What to do
Everything from the line containing "rotate([0, 90, 0])" through the line containing "obj.matrix_world = Matrix.Identity(4)" should be repeated exactly, and nothing else from the data.
-- BEGIN --
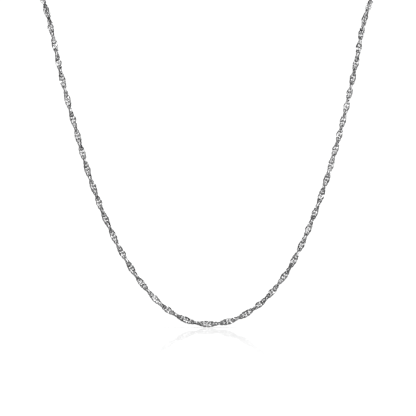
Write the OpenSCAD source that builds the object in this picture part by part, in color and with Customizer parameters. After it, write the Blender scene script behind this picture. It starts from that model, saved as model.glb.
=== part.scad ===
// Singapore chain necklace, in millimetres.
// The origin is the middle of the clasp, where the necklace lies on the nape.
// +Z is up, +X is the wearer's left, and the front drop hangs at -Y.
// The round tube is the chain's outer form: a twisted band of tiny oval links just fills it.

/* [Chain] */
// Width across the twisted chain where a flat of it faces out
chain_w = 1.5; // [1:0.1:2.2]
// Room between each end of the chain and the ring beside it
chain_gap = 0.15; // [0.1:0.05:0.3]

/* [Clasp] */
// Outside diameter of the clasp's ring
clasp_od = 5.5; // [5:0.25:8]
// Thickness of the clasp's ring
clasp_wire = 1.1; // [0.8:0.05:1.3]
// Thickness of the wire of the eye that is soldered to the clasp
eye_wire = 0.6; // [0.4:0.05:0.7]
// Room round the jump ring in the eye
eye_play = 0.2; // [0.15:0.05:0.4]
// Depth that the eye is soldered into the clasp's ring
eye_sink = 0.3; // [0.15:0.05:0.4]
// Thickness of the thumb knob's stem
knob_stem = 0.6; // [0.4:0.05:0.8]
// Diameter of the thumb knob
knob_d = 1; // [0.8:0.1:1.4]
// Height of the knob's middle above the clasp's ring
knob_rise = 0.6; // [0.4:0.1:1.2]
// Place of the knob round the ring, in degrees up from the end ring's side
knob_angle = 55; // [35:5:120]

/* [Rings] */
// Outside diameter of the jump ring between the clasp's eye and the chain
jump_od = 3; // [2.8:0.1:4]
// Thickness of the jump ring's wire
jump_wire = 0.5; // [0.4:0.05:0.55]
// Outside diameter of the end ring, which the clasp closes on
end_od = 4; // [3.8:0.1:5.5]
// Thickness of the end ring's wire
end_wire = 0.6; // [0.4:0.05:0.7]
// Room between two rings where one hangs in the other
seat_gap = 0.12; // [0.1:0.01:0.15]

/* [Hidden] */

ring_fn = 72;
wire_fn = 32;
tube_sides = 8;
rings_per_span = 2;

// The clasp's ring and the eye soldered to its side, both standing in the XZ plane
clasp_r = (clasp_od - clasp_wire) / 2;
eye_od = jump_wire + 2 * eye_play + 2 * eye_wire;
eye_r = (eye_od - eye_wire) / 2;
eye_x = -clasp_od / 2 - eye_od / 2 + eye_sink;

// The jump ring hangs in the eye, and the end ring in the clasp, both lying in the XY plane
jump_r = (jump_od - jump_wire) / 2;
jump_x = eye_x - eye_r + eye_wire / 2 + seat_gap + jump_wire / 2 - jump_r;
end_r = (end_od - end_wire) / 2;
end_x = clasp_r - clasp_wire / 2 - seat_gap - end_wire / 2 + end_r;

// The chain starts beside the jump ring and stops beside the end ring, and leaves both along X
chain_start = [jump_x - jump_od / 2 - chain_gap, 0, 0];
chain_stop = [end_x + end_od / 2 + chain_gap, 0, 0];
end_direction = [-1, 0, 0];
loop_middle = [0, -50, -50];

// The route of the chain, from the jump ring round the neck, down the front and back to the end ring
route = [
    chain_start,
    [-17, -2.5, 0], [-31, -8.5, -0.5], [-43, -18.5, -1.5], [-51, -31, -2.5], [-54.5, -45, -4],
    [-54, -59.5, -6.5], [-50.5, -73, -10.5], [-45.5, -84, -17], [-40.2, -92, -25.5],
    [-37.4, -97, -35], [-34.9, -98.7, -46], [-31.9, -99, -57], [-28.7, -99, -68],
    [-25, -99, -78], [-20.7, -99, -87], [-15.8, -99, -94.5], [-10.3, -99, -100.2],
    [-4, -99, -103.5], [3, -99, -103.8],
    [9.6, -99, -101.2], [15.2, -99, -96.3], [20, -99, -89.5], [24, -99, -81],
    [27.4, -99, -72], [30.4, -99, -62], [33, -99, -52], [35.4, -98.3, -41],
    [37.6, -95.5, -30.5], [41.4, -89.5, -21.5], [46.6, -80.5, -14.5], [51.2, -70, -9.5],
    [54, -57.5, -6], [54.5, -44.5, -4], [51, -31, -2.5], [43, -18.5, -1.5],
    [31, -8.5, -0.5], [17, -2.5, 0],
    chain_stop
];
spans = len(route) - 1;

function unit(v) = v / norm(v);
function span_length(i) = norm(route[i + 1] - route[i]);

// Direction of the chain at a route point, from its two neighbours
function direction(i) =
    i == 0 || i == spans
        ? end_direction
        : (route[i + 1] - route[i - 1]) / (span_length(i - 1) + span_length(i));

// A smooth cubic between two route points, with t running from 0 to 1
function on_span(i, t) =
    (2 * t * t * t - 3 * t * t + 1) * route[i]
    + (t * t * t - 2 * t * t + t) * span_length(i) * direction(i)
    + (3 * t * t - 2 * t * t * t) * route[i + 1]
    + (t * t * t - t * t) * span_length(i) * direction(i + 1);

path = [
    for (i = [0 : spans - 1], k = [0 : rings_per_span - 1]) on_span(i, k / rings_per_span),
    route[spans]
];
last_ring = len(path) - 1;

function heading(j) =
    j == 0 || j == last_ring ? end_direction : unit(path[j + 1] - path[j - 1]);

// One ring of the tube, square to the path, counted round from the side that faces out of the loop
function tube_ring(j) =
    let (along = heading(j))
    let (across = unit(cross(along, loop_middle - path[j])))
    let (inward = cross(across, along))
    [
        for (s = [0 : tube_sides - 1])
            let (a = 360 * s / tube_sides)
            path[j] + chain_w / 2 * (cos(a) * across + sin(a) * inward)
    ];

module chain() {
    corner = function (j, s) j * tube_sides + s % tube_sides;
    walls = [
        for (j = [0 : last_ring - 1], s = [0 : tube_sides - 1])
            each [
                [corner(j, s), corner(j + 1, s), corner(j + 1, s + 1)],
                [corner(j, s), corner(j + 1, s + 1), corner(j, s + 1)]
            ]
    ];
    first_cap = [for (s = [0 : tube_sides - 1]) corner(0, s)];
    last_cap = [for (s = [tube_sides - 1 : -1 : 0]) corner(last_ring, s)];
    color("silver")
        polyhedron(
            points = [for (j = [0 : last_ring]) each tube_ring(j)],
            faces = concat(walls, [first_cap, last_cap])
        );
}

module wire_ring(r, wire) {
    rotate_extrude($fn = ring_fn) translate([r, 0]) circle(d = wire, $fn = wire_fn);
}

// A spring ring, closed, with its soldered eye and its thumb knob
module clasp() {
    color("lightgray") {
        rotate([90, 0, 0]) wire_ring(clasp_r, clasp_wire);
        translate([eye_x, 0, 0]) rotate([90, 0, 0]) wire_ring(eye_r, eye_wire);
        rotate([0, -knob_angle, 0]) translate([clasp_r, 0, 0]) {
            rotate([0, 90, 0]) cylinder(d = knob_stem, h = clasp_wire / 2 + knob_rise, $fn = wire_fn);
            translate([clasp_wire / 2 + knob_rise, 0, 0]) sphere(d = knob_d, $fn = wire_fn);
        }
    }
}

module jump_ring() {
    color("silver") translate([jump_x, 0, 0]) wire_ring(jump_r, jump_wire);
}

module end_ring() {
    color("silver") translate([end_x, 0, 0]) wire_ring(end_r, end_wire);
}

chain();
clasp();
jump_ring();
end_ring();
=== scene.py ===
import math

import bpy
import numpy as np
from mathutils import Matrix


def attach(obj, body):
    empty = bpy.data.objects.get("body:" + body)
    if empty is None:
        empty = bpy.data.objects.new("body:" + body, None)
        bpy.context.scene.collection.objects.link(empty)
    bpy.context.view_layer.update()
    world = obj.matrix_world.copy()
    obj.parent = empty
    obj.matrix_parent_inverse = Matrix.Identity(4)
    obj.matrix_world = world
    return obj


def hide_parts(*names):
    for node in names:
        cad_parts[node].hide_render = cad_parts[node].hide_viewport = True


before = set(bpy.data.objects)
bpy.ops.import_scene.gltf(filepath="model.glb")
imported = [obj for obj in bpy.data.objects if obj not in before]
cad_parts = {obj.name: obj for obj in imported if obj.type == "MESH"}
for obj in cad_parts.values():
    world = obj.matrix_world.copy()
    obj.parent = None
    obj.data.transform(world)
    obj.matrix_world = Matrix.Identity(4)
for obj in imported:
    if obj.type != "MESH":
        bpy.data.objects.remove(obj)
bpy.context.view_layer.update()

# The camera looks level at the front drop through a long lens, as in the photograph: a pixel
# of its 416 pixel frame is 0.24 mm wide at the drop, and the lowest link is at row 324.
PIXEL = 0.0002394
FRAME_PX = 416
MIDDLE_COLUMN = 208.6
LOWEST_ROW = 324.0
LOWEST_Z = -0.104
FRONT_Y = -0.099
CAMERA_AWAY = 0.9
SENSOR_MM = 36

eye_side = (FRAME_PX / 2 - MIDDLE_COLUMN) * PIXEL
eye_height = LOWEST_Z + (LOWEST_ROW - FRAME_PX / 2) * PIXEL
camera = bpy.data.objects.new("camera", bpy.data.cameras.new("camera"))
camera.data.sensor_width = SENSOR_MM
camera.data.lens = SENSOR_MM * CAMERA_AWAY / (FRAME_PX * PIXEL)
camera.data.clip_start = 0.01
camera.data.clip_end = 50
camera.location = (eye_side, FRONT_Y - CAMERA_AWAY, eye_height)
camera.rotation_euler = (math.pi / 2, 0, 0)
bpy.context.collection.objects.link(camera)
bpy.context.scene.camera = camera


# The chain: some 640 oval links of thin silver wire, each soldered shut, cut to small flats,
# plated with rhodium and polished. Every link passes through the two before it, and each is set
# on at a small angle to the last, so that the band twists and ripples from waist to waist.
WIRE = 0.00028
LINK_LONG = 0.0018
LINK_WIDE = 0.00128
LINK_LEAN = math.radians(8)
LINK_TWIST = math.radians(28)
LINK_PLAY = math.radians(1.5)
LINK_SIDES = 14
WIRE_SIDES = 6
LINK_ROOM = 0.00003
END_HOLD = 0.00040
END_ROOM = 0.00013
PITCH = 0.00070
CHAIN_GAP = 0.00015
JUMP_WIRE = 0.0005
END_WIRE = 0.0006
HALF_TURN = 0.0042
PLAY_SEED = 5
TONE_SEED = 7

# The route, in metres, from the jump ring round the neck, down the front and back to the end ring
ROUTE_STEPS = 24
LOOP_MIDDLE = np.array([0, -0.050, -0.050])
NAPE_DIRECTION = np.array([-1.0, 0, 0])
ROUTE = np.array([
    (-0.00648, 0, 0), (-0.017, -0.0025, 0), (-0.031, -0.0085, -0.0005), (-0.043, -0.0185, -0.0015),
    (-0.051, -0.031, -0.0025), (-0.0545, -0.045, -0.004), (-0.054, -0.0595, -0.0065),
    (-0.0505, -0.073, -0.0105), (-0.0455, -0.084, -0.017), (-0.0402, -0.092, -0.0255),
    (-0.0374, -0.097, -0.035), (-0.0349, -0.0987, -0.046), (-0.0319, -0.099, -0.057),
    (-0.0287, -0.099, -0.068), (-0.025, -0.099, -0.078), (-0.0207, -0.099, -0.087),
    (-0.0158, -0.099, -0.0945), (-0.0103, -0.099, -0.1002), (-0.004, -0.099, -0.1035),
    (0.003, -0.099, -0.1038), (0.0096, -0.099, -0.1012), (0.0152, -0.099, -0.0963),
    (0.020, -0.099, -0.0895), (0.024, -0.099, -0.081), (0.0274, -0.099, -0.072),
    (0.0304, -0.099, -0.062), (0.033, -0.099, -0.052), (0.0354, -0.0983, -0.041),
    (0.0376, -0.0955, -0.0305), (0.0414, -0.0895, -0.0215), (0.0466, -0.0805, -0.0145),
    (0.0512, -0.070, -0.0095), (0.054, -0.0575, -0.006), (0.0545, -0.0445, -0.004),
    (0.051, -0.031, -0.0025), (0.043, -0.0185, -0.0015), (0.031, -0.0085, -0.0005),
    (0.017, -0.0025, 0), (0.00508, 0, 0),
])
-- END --
The output
            rotate([0, 90, 0]) cylinder(d = knob_stem, h = clasp_wire / 2 + knob_rise, $fn = wire_fn);
            translate([clasp_wire / 2 + knob_rise, 0, 0]) sphere(d = knob_d, $fn = wire_fn);
        }
    }
}

module jump_ring() {
    color("silver") translate([jump_x, 0, 0]) wire_ring(jump_r, jump_wire);
}

module end_ring() {
    color("silver") translate([end_x, 0, 0]) wire_ring(end_r, end_wire);
}

chain();
clasp();
jump_ring();
end_ring();
=== scene.py ===
import math

import bpy
import numpy as np
from mathutils import Matrix


def attach(obj, body):
    empty = bpy.data.objects.get("body:" + body)
    if empty is None:
        empty = bpy.data.objects.new("body:" + body, None)
        bpy.context.scene.collection.objects.link(empty)
    bpy.context.view_layer.update()
    world = obj.matrix_world.copy()
    obj.parent = empty
    obj.matrix_parent_inverse = Matrix.Identity(4)
    obj.matrix_world = world
    return obj


def hide_parts(*names):
    for node in names:
        cad_parts[node].hide_render = cad_parts[node].hide_viewport = True


before = set(bpy.data.objects)
bpy.ops.import_scene.gltf(filepath="model.glb")
imported = [obj for obj in bpy.data.objects if obj not in before]
cad_parts = {obj.name: obj for obj in imported if obj.type == "MESH"}
for obj in cad_parts.values():
    world = obj.matrix_world.copy()
    obj.parent = None
    obj.data.transform(world)
    obj.matrix_world = Matrix.Identity(4)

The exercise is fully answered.